Another terrific stock comes from roasted vegetables. Toss onions, carrots, celery, garlic and celery root with a little olive oil and seasoning and roast them until tender and brown. Simmer them with leeks, herbs, mushrooms and potato peel for less than an hour, and you’ll get a rich, brown stock with deep, earthy flavor.

This stock pairs well with grains such as brown rice or bulgur, and adds wonderful flavor when used as a cooking liquid to poach assertive greens such as cabbage, collards or kale. But perhaps most satisfying is a hearty vegetable soup made with dried small white beans, roasted mushrooms, potato and cabbage.

Or you can go for more pure flavor -- here mushrooms work great. Simmer dried and fresh mushrooms with aromatics to make an appealingly meaty stock that’s even more wonderful when pearl barley is added, thickening the stock and giving it body.
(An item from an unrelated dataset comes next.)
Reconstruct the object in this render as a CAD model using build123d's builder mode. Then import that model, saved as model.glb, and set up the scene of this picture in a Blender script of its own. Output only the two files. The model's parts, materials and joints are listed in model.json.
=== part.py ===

It’s the basis for a soup made with sweet turnips and bright chard, a dish that reminds us how intensely flavorful each vegetable can be when handled properly.

Vegetable stocks are quick cooking and achieve maximum flavor, depending on the ingredients, in 30 minutes to an hour after coming to a boil-- just enough time to relax with a glass of wine and consider your next steps. Don’t leave vegetable stock on the burner for hours; you’ll end up with a wilted flavor and a slight bitterness from the aromatics. For the longer simmering stocks cut the vegetables into larger pieces.

Once a vegetable stock has finished cooking, strain it immediately through a fine mesh strainer lined with a cheesecloth. Letting the vegetables stand in the stock after cooking can cause the stock to lose vibrancy. After straining, however, you may refrigerate or freeze as desired.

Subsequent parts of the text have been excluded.